Suite configuration files define which benchmarks to run together and how to configure them. Files live in configs/suites/ and are validated against the SuiteConfig Pydantic model.

Schema¶

Field	Type	Required	Description
`suite_name`	`str`	Yes	Unique identifier for the suite
`version`	`str`	No	Semantic version (default: `"1.0.0"`)
`description`	`str`	No	Human-readable description
`tests`	`list[str]`	Yes	Benchmark names to include
`global_config`	`dict`	No	Settings applied to every test (e.g. `runs`)
`sampling_overrides`	`SamplingParams`	No	Override sampling defaults for all tests
`test_overrides`	`dict[str, SuiteOverrides]`	No	Per-test overrides keyed by test name

SuiteOverrides¶

Field	Type	Description
`warmup`	`WarmupConfig`	Override warmup settings for this test
`sampling`	`SamplingParams`	Override sampling parameters for this test
`runs`	`int`	Override the number of runs for this test

SamplingParams¶

Field	Type	Default	Description
`temperature`	`float`	`0.0`	Sampling temperature (0.0--2.0)
`top_p`	`float`	`1.0`	Nucleus sampling threshold (0.0--1.0)
`top_k`	`int`	`50`	Top-k sampling
`max_tokens`	`int`	`2048`	Maximum tokens to generate

Built-in suites¶

quick¶

Smoke test that runs only the throughput benchmark with a single run.

suite_name: quick
version: "1.0.0"
description: "Quick smoke test - runs throughput benchmark only"

tests:
  - throughput

global_config:
  runs: 1

sampling_overrides:
  temperature: 0.0
  max_tokens: 128

standard¶

Full evaluation across all quality and performance benchmarks with three runs per test.

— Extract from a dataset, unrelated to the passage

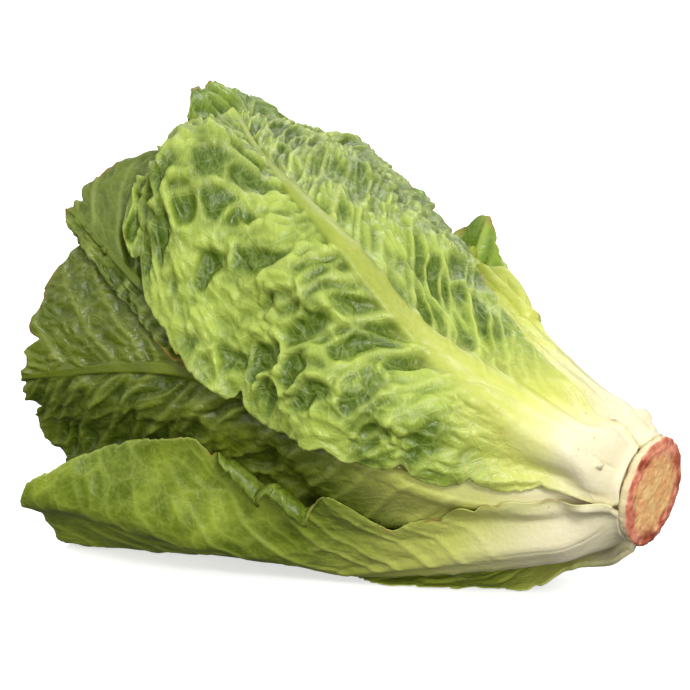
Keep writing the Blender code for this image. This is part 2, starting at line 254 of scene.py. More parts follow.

suite_name: standard_benchmarks
version: "1.1.0"
description: "Standard academic benchmarks for LLM evaluation (V1)"

tests:
  - mmlu
  - gsm8k
  - truthfulqa
  - hellaswag
  - throughput
  - latency
  - memory_usage
  - warmup_analysis

global_config:
  runs: 3

sampling_overrides:
  temperature: 0.0
  max_tokens: 2048

test_overrides:
  mmlu:
    runs: 1
  warmup_analysis:
    warmup:
      enabled: false

performance¶

Performance-focused suite that skips quality benchmarks entirely.

suite_name: performance
version: "1.0.0"
description: "Performance-focused benchmark suite"

tests:
  - throughput
  - latency
  - memory_usage
  - warmup_analysis

global_config:
  runs: 3

sampling_overrides:
  temperature: 0.0
  max_tokens: 2048

test_overrides:
  warmup_analysis:
    warmup:
      enabled: false

Creating a custom suite¶

Create a new YAML file in configs/suites/:

suite_name: my_suite
description: "Custom suite for latency testing"

tests:
  - latency
  - throughput

global_config:
  runs: 5

sampling_overrides:
  temperature: 0.0
  max_tokens: 512

Run it with:

kitt run -m /path/to/model -e vllm -s my_suite